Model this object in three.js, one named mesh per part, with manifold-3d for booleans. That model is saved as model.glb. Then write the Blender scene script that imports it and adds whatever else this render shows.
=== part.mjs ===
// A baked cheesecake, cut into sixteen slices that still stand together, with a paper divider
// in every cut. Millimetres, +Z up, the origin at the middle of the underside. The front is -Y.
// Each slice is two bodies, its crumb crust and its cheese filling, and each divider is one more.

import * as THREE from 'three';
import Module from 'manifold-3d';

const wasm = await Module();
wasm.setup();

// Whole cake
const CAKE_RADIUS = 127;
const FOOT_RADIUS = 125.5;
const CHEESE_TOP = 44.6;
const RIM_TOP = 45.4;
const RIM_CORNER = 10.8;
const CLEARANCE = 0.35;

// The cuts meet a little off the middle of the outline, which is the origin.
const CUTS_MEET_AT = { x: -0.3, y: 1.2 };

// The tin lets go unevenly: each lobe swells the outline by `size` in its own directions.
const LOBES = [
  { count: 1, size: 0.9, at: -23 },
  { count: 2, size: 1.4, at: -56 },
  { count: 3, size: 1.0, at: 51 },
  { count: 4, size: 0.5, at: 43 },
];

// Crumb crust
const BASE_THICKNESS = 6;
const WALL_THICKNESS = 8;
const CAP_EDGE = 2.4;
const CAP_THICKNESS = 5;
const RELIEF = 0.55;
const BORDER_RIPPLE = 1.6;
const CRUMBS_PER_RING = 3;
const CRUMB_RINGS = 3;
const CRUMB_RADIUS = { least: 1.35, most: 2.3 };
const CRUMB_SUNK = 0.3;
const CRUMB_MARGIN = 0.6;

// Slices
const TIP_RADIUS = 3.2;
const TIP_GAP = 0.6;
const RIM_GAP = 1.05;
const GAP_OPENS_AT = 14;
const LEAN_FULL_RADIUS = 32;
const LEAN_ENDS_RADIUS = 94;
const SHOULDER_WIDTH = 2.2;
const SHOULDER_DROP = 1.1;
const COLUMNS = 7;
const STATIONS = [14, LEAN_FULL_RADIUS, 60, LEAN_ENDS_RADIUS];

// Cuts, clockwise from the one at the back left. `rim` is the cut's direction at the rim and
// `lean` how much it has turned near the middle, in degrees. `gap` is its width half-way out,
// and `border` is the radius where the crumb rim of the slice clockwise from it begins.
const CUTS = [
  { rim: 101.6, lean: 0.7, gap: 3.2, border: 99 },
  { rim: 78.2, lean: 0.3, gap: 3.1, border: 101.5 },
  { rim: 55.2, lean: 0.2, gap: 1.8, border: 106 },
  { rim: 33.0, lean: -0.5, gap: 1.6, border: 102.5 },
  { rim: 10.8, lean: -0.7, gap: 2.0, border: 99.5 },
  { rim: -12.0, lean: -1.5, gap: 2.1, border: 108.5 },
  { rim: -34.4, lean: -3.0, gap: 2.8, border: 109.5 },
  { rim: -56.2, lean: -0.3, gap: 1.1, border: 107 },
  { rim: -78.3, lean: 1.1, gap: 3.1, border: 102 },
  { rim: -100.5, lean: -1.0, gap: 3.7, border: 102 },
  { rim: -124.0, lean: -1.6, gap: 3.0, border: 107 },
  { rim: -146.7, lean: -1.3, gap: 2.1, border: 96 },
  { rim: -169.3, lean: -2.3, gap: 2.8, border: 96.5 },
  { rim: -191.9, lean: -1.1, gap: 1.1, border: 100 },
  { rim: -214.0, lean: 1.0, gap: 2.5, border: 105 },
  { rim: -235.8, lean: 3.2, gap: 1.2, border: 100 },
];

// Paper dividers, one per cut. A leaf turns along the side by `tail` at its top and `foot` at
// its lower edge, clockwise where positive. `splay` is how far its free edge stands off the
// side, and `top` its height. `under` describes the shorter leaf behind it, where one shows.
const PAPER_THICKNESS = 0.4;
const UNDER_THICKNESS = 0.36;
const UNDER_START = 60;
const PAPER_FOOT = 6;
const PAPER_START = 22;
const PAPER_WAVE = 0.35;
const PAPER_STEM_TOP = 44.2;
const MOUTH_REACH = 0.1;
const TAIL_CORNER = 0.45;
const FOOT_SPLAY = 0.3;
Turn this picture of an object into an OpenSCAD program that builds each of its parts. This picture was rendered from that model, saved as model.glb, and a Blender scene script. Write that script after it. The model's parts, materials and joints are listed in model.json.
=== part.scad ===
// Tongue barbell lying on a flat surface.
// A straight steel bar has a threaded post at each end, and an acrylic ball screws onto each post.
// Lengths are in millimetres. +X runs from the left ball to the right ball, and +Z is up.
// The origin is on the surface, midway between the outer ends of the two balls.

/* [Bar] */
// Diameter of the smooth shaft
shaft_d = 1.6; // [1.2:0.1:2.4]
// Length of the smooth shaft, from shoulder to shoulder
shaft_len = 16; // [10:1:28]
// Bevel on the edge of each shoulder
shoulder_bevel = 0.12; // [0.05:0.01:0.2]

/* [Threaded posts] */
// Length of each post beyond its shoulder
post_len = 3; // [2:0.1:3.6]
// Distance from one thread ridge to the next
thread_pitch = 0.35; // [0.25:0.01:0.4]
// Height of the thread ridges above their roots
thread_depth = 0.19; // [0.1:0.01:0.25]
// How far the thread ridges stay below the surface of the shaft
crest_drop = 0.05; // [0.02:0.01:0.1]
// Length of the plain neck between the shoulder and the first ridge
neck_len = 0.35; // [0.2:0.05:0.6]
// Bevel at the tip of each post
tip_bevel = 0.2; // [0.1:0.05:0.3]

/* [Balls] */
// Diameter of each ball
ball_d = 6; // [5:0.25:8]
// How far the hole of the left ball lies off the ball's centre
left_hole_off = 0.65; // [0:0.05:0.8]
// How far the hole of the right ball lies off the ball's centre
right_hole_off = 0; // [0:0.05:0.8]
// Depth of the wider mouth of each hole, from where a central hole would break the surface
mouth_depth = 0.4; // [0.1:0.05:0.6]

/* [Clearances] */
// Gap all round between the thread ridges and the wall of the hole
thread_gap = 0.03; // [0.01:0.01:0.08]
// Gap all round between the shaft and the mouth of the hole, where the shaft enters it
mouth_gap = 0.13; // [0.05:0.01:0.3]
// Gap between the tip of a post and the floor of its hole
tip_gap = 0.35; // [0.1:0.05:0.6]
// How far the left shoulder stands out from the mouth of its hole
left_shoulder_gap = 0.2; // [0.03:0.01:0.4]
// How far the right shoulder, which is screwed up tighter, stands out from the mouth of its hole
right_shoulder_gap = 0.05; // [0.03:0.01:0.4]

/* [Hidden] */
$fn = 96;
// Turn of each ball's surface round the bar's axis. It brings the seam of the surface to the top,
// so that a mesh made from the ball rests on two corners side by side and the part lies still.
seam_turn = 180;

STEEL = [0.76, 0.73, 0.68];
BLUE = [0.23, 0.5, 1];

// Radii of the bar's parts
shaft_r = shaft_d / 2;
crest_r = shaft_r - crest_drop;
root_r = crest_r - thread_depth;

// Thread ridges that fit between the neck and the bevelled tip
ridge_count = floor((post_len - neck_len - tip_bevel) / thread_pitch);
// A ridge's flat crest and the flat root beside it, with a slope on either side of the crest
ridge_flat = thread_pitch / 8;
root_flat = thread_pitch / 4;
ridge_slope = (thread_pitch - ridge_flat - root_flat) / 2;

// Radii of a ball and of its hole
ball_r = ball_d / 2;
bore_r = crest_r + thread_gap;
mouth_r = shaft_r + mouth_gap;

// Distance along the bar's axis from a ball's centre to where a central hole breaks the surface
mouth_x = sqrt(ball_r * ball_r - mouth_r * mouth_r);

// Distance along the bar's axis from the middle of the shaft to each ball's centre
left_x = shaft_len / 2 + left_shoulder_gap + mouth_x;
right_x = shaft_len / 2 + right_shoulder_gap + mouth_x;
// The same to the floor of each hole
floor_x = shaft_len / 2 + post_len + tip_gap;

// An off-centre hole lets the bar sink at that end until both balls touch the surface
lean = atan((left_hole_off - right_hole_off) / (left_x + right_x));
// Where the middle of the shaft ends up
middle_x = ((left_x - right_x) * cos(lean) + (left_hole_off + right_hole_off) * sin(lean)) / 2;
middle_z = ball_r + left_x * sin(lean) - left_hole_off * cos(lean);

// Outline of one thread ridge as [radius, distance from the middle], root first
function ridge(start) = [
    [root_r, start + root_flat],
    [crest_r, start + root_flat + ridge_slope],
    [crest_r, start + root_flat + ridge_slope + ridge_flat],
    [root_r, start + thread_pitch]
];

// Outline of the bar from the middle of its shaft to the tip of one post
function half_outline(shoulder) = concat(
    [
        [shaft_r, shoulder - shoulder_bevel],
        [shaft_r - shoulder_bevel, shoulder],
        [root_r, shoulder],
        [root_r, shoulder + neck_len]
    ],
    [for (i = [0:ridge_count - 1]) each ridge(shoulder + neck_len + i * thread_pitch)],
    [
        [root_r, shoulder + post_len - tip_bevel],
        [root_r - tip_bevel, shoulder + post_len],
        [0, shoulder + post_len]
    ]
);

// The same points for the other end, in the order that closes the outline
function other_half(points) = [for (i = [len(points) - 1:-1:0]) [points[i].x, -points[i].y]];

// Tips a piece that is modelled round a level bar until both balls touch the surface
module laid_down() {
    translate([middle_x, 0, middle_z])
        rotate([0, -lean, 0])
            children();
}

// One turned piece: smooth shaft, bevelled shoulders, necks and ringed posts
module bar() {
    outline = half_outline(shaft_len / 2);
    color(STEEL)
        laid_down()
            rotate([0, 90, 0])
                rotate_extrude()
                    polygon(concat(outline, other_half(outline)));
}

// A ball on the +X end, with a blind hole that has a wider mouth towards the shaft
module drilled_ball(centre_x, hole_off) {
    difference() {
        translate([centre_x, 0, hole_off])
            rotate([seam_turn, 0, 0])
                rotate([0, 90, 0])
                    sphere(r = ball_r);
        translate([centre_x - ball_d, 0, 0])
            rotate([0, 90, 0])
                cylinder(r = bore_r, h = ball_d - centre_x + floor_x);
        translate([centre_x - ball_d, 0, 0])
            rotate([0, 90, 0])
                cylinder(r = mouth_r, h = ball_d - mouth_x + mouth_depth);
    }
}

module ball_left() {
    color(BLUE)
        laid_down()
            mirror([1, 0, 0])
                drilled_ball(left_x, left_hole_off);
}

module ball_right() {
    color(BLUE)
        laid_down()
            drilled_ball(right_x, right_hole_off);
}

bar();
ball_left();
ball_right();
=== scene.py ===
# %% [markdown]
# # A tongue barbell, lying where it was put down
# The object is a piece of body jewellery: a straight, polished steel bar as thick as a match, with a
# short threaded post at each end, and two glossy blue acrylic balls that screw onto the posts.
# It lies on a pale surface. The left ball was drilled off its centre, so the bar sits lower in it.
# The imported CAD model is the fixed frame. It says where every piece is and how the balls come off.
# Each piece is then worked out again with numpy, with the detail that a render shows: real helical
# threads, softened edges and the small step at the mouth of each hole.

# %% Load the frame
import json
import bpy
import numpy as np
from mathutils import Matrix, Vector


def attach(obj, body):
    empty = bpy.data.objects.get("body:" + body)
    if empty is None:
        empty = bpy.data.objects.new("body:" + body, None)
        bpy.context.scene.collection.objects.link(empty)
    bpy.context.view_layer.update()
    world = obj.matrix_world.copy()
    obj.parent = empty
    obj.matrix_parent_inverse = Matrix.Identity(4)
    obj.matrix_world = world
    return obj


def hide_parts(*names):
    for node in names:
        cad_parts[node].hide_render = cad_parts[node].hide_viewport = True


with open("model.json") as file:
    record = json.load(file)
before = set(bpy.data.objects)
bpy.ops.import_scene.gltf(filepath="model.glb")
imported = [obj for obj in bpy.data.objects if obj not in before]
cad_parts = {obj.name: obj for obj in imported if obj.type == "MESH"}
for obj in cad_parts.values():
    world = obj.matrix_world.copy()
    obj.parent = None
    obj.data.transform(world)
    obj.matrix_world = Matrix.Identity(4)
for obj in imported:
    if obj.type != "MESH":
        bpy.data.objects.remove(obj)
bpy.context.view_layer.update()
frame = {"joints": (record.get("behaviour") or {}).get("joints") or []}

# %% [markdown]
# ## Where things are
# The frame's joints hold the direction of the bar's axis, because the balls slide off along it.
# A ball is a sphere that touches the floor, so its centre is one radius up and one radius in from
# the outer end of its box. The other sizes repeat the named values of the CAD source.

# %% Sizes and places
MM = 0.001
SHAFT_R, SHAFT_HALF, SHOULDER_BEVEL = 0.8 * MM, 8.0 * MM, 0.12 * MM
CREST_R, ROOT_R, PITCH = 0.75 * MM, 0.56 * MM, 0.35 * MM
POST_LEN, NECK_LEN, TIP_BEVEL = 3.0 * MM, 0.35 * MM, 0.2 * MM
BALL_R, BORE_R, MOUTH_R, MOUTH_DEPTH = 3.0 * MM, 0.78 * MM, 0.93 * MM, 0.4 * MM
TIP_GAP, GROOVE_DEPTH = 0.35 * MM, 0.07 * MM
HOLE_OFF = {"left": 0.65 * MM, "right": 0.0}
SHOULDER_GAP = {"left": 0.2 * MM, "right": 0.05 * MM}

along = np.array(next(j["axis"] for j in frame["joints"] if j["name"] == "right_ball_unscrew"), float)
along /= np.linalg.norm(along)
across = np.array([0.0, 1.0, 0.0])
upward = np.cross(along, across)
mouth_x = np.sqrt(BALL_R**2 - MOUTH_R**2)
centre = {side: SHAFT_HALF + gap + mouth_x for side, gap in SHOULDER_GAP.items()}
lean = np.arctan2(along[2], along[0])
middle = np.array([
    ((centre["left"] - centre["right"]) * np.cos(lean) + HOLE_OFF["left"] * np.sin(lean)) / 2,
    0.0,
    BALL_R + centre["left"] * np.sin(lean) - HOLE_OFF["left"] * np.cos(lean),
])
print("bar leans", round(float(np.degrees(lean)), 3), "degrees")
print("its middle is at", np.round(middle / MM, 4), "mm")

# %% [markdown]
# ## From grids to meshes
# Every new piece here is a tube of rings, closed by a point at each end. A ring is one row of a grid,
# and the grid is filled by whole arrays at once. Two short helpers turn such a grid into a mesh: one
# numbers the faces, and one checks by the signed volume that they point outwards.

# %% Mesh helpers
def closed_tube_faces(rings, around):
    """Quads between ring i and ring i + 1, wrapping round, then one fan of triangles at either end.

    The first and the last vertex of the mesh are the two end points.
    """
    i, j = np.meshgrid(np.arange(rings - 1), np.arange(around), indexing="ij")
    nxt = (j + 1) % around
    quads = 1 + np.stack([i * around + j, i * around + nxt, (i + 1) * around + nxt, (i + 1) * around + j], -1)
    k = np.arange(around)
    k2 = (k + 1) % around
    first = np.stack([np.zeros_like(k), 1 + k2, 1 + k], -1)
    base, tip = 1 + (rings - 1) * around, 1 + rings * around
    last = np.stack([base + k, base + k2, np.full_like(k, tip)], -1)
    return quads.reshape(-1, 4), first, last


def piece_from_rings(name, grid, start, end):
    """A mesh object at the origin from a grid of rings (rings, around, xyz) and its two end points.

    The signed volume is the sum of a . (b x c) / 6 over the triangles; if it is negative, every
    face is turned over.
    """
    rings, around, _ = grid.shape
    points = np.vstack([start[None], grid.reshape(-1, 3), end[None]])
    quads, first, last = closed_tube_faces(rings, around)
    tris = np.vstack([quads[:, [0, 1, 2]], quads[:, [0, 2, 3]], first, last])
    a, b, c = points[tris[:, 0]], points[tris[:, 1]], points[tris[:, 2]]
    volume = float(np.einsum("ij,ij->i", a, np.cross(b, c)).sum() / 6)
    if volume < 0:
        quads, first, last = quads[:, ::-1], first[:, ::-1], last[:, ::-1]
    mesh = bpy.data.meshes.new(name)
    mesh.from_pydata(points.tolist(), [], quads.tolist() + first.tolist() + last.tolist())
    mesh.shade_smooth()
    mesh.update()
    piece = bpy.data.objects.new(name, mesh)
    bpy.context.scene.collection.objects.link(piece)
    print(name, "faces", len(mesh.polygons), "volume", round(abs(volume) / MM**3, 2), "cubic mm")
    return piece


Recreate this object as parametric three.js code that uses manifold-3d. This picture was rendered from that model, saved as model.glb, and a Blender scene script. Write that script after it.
——————
Exercise prompt = Write out a verbatim copy of the data, beginning with its first line and ending with the line that contains "-0.3, y: 1.2".

Solution to this problem =
Model this object in three.js, one named mesh per part, with manifold-3d for booleans. That model is saved as model.glb. Then write the Blender scene script that imports it and adds whatever else this render shows.
=== part.mjs ===
// A baked cheesecake, cut into sixteen slices that still stand together, with a paper divider
// in every cut. Millimetres, +Z up, the origin at the middle of the underside. The front is -Y.
// Each slice is two bodies, its crumb crust and its cheese filling, and each divider is one more.

import * as THREE from 'three';
import Module from 'manifold-3d';

const wasm = await Module();
wasm.setup();

// Whole cake
const CAKE_RADIUS = 127;
const FOOT_RADIUS = 125.5;
const CHEESE_TOP = 44.6;
const RIM_TOP = 45.4;
const RIM_CORNER = 10.8;
const CLEARANCE = 0.35;

// The cuts meet a little off the middle of the outline, which is the origin.
const CUTS_MEET_AT = { x: -0.3, y: 1.2 };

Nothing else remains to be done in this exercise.